Blanchard served nearly eight years in prison for her role in the murder of her mother, Clauddine “Dee Dee” Blanchard. She suffered physical and emotional abuse from her mother for most of her life through what experts believed to be Munchausen syndrome by proxy, a mental disorder in which caretakers induce or lie about sickness in others.

According to legal testimony, Dee Dee raised Blanchard to believe she was physically disabled and mentally ill. In 2015, Blanchard conspired with her then-boyfriend Nicholas Godejohn to murder Dee Dee and later escaped to Wisconsin together.

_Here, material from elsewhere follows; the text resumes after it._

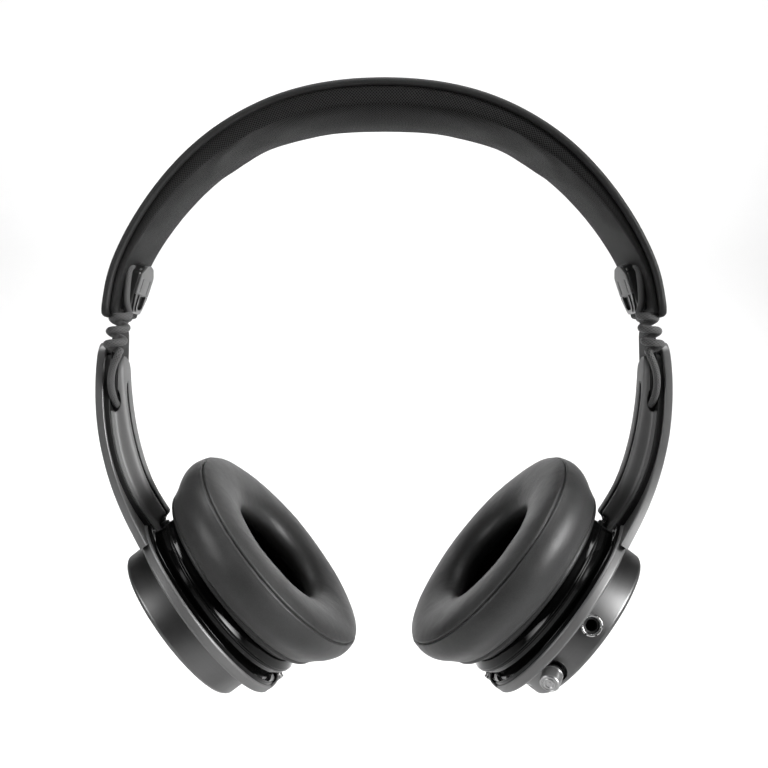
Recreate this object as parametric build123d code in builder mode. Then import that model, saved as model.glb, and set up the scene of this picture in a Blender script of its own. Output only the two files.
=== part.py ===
from build123d import *
import os
from math import cos, hypot, radians, sin

os.makedirs("parts", exist_ok=True)

# Over-ear headphones, mm, +Z up, wearer's head between the cups, origin where the pad rests on the head.
# Heights in the lists below are measured from the object's mid height; CROWN moves them to the origin.
CROWN = 84.3

# headband
BAND_DEPTH = 41.0
COVER_T = 2.4
SPRING_T = 0.8
SPRING_W = 26.0
FORK_W = 11.0
PAD_DEPTH = 37.0
PAD_CROWN = 8.4
PAD_END = 1.0

# adjuster
LEAN = 18.0
BLOCK_LOW = 2.0
BLOCK_TOP = 18.0
BLOCK_D = 20.0
BLADE_T = 1.5
STEM_W = 9.0
STEM_TOP = 26.0
SLOT_FIT = 0.06
NOTCHES = 6
NOTCH_STEP = 3.0

# ear cup
TILT = 37.0
SWIVEL = 4.4
PIVOT_A = 15.6
PIN_R = 1.25
PIN_FIT = 0.05
HOUSING_R = 27.6
HOUSING_H = 9.4
RING_R = 34.2
DISH_R = 32.6
CUP_R = 31.2
FLANGE_R = 37.6
CUSHION_R = 40.0
EAR_R = 17.5

# arm
SHELL_T = 2.6
NECK_W = 23.0
RAIL_W = 13.0

# controls
JACK_R = 1.78
JACK_DEPTH = 14.0
KNOB_R = 3.2
KNOB_ANGLE = 37.0
CONTROL_A = 5.6

CA = cos(radians(TILT))
SA = sin(radians(TILT))
CS = cos(radians(SWIVEL))
SS = sin(radians(SWIVEL))
N = Vector(CA, 0, SA)
T = Vector(SA, 0, -CA)
HUB = Vector(-66.75, 0, -78.7 - CROWN)
PIVOT = HUB + N * PIVOT_A
N2 = N * CS - Vector(0, 1, 0) * SS
Y2 = Vector(0, 1, 0) * CS + N * SS
HUB2 = PIVOT - N2 * PIVOT_A
UP = Vector(sin(radians(LEAN)), 0, cos(radians(LEAN)))
IN = Vector(cos(radians(LEAN)), 0, -sin(radians(LEAN)))
SLIDE = Vector(-84.9, 0, 22.0 - CROWN)

# profile planes hold (radius, height along the axis)
HOUSING_PROFILE = Plane(origin=HUB, x_dir=T, z_dir=(0, -1, 0))
HOUSING_AXIS = Axis(HUB, N)
CUP_PROFILE = Plane(origin=HUB2, x_dir=T, z_dir=Y2 * -1)
CUP_AXIS = Axis(HUB2, N2)
SLIDE_SIDE = Plane(origin=SLIDE, x_dir=IN, z_dir=(0, -1, 0))

# outer line of the band, one half, (half width, height)
BAND = [(0.0, 95.9), (15.6, 94.9), (30.6, 91.6), (45.0, 85.4), (57.7, 76.8), (68.6, 65.9),
        (77.1, 54.3), (83.0, 43.6), (86.5, 34.4), (88.3, 24.6), (88.75, 21.2)]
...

“As a survivor desperate to figure out ways to inspire others to find hope, it’s necessary to face inward—to question, to be introspective,” Blanchard explained. “In processing and retelling my memories, so much more truth has been revealed to me, including the victimization of the other people in my family and community. I hope to engage readers by describing my journey, instead of explaining it. In that way, others might see themselves in my story, too, and relate.”

She added: “Only because I did the work, did my time to stand finally come. Now, I can stand with other victims as they take steps toward doing whatever work is necessary to stand for themselves. My Time to Stand is about reclaiming my footing so others can be inspired to walk a life of purpose and meaning and build a future sturdy enough so others can stand for something, too.”